Before I hand it back over to Bob, let me also remind you that we may make some forward-looking statements during this meeting. You should refer to our SEC filings for the risk factors related to our business. We may also refer to non-GAAP measures during the presentation. The nearest GAAP measure and reconciliation to the non-GAAP measure can be found in our 2025 year-end earnings release located on the investor relations page of our website.

Bob will now share details on the company's 2025 performance and progress towards our strategic priorities, as well as some key priorities for 2026 and beyond. Following his prepared remarks, he will answer shareholder questions. As noted in our proxy statement, we will provide responses to questions not answered during the meeting on the investor relations page of our public website. Thank you for attending our business meeting.

I will now turn it back over to Bob.

Bob Frenzel
Chairman, President, and CEO, Xcel Energy

Thank you, Amy. Much of today's electric grid was engineered, designed, and even in some cases, built 50 or 75 years ago for a different time, a different load profile, and for different customer expectations. That's why modernizing our system isn't optional. It's essential, Xcel Energy is built for this moment.

Throughout 2025, Xcel Energy stayed focused on what matters most: our customers, our people, and our performance. With that focus, we developed the most ambitious infrastructure investment plan in our company's history. Over the next five years, we plan to invest nearly $70 billion in infrastructure to expand and modernize the energy system that our customers depend on every day to provide safe, reliable, and sustainable energy.

We have been leaders in infrastructure development in the U.S. Today, we operate approximately 20,000 miles of transmission lines, enough to circle the globe.

Over the next five years, we expect to build an additional 3- 5,000 miles of transmission, reinforcing our 15-year leadership position as the largest builder of new transmission lines in the country. We expect to substantially increase our generation capability by 2030. We've approximately 12,000 megawatts under construction and another 7,000 megawatts moving through regulatory approval processes.

We've contracted for an additional 8,500 megawatts that we're enabling on our system for our customers, all in an effort to transition our existing generation fleet and to build new capacity for our continued customer-driven growth.

Our longstanding commitment is to ensure that our customers have the power when and where they need it. In addition to new generation, it also means hardening our grid to withstand extreme weather events and evolving national security risks while continuing to operate safely and reliably.

Electrification is driving unprecedented growth, driven by technological innovation, a resurgence in manufacturing and infrastructure development, and the electrification of our daily lives, from our vehicles to our homes to our communications.
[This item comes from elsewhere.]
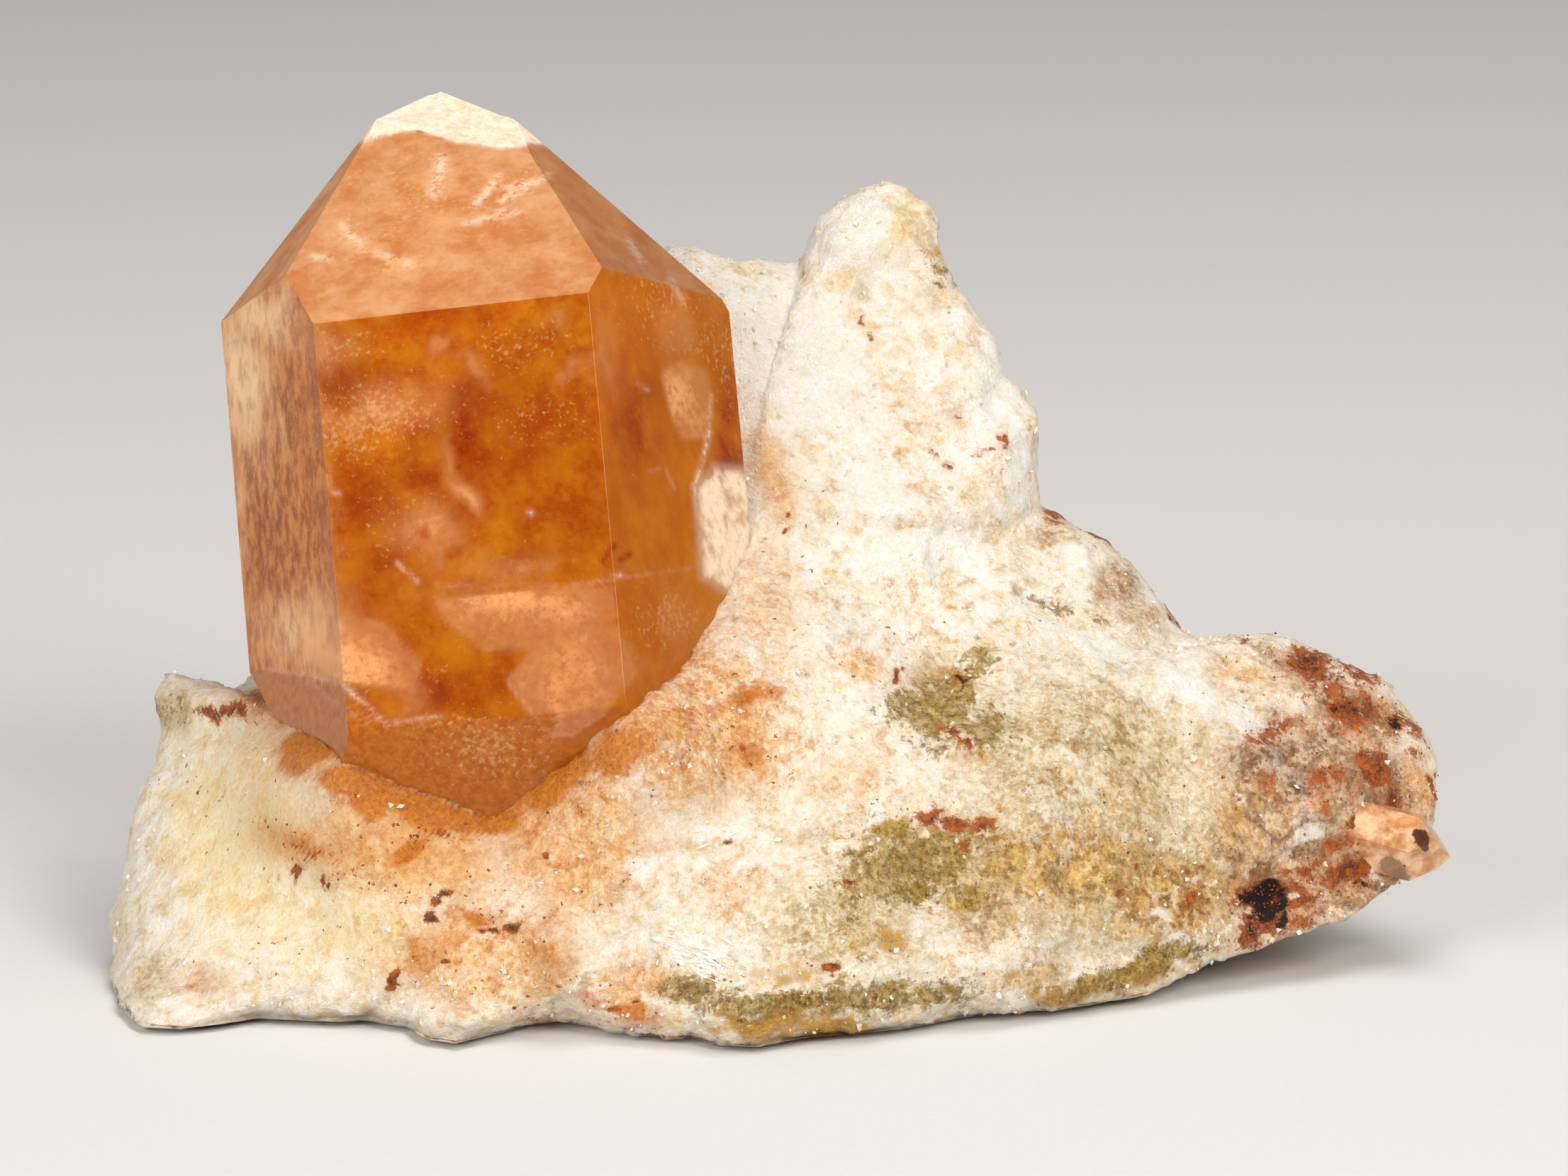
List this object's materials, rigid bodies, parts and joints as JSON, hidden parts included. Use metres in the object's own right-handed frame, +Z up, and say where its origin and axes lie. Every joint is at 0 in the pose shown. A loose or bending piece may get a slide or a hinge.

Data centers are among the most visible drivers of this transformation.

Data centers are the new manufacturing facilities of our age, not making products, but making information and intelligence, and they will become critical infrastructure of our evolving society, just as energy infrastructure or transportation systems and the internet have been for previous generations.

Of course, the codependency of electricity and artificial intelligence infrastructure is well established, and Xcel Energy is committed to scaling growth needed to power data centers thoughtfully and responsibly. Today, we have more than 2 GW of data center capacity completed, contracted, or under construction.

We expect to contract an additional 4 GW by the end of 2027 in our service territories, and we aspire to serve additional needs from our growing backlog of customer interests that currently exceeds 20 GW. Our recent partnership with Google's Pine Island Data Center is a clear example of how thoughtful data center development can provide benefits while simultaneously protecting existing customers. As part of our energy services agreement,

Google agrees to pay the full cost of its service interconnection and infrastructure needs while also funding the nearly 2,000 megawatts of new clean energy resources and battery storage needed to serve its load, as well as meaningful property tax payments and contributions to the local community. This is a smart, forward-looking model for powering the digital economy, one that supports jobs, advances clean energy leadership, and strengthens reliability for the communities we serve.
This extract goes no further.